On the journey to automated network operations, many organizations begin by aligning with internal software development teams and applying lessons learned in the software space to help make network infrastructure and operations more resilient.
One of the most impactful examples is the idea of automated testing. For years, software engineers have used development methodologies like “test-driven development” to keep software quality higher and discover bugs earlier in the software development process, where they can be fixed more easily and cost-effectively. Rather than simply make changes on a whim, developers first commit their operational knowledge of the system into automated tests, which must pass in order for the software to be considered “working”.
Every Network Change Rolls the Dice
In stark contrast, network changes are often made with minimal enforcement that “what it should be” is equal to “what it really is”. Usually, a core set of senior engineers keep a mental copy of what “normal” is in their heads as tribal knowledge. When they create a change plan or review one from a more junior engineer, they compare their knowledge of the existing system with what the change is proposing.
This presents several problems:
1. No one knows everything and even if we could know everything, everyone has bad days, where they overlooked a key detail. In short, everyone is human.
2. Having this knowledge in one or a few people’s heads doesn’t benefit anyone outside that group. This makes it tremendously difficult to bring new engineers onto the team effectively.
3. Despite intentions, tribal knowledge usually has the opposite effect; it creates distrust and fosters “blaming the network”. We like to assume that the things we know least about are the cause of problems.
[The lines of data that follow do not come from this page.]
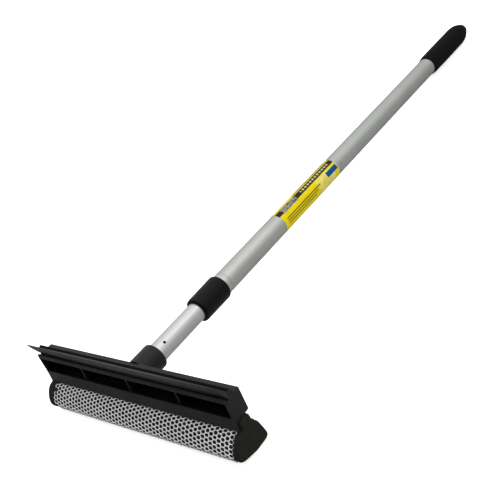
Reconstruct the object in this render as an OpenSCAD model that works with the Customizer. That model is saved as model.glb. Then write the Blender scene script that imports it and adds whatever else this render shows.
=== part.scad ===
// Telescopic window squeegee: a moulded head with a rubber blade and a netted sponge, on a two-tube pole
// with a twist-lock collar. X runs along the head, Y along the pole towards the grip, and Z towards the blade.
// The origin is on the pole's axis, in the middle of the bare tube between the label and the grip.

/* [Head] */
// Length of the head
head_len = 256; // [200:1:360]
// Depth of the head's box, front to back
head_depth = 19; // [18:0.5:22]
// Height of the back of the box above the pole's axis
head_top = 12; // [11.7:0.1:12.4]
// Depth of the box's underside below the pole's axis
head_bottom = 12.9; // [12.5:0.1:14]
// How far the blade stands out past each end of the head
blade_past_head = 0.5; // [0:0.5:2]
// Wall thickness of the box
head_wall = 1.8; // [1.5:0.1:2]
// Length of the socket behind the head
socket_len = 24.5; // [22:0.5:32]
// Outside diameter of the socket at its rim
socket_d = 27.3; // [25:0.1:28]

/* [Sponge] */
// Thickness of the net round the sponge
net_t = 0.8; // [0.6:0.1:1.2]
// How far the foam stands out past each end of the head
foam_past_head = 2.5; // [0.5:0.5:5]
// How far the foam shows past the net at each end
foam_past_net = 4.5; // [1:0.5:8]

/* [Pole] */
// Outside diameter of the outer tube
outer_d = 24; // [24:0.1:24.2]
// Outside diameter of the inner tube
inner_d = 20.5; // [20.2:0.1:20.5]
// Wall thickness of both tubes
tube_wall = 0.8; // [0.7:0.05:0.8]
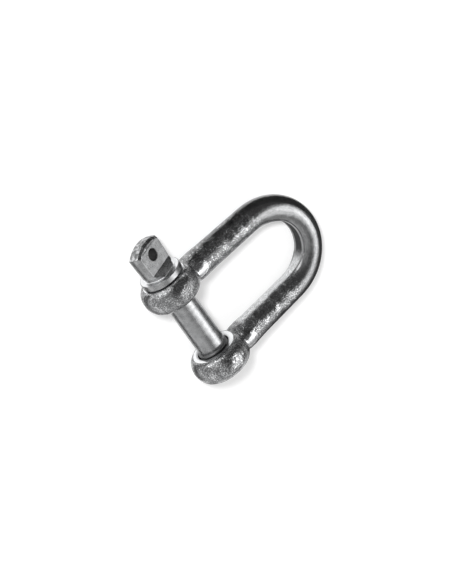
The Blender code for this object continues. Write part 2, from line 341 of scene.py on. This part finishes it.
def roughen(mesh):
    """Moves the forging's skin in and out by fractions of a millimetre, more on the legs than in the bend."""
    to_bow = bow_to_row().inverted()
    moves = []
    for vertex in mesh.vertices:
        place = to_bow @ vertex.co
        rough = 1.0 - CALM * smooth_step(place.x, ROUGH_END, CALM_START)
        off_face = abs(abs(abs(place.y) - EYE_MIDDLE) - EYE_HALF_WIDTH)
        if off_face < FACE_MARGIN and math.hypot(place.x, place.z) < EYE_FACE_RADIUS:
            rough = 0.0
        dents = noise.noise(place / DENT_LENGTH) * DENT_DEPTH
        pits = noise.fractal(place / PIT_LENGTH, PIT_FALLOFF, PIT_LACUNARITY, PIT_OCTAVES) * PIT_DEPTH
        moves.append(vertex.normal * ((dents + pits) * rough * MM))
    for vertex, move in zip(mesh.vertices, moves):
        vertex.co += move
    mesh.update()


def make_bow():
    mesh = forged_skin("shackle_bow")
    roughen(mesh)
    mesh.shade_smooth()
    return add_piece("forged_shackle_bow", mesh, "bow", "shackle_bow")


# Pin

def rounded(corners):
    """Outline through corners given as (along, radius, rounding), with curves in place of the sharp corners."""
    outline = []
    for i, (along, radius, rounding) in enumerate(corners):
        here = Vector((along, radius))
        if rounding == 0:
            outline.append(here)
            continue
        before = (Vector(corners[i - 1][:2]) - here).normalized()
        after = (Vector(corners[i + 1][:2]) - here).normalized()
        for step in range(ROUNDING_STEPS + 1):
            share = step / ROUNDING_STEPS
            outline.append(here + before * (rounding * (1 - share) ** 2) + after * (rounding * share ** 2))
    return outline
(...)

Imagine if your senior engineers weren’t available to troubleshoot a problem or if they overlooked a detail – after all, we’re all human. Keeping this idea of how the network “should be” in someone’s brain just doesn’t scale.
Moving from Tribal Knowledge to Test-Driven Operations
Rather, we should strive to commit “what it should be” into some sort of executable format. This can be something as simple as a set of Python scripts, or some kind of DSL for an existing tool. For instance, Juniper maintains an open source project called JSNAPY which helps network operators develop a suite of tests that are meaningful to them.
Test suites like these can be executed at any time. They can be executed periodically, so that long-term, operations personnel can be confident that the network is providing the necessary services. They can also be iterated on, added to and executed before and after every network change. Just like in the software world, it is meant to provide a vital augmentation to operations personnel so that it’s easier to ensure that the system is behaving as intended. Naturally, the details of this will change over time, and so should your tests.
Not only will a test-driven approach help ensure ongoing reliability, it creates a precedent for what we do after outages happen. This isn’t a panacea – and just like automated testing didn’t solve all bugs in the software world, it won’t make your network 100% reliable. However, it does provide a formal structure for you to learn from past mistakes and avoid repeating them.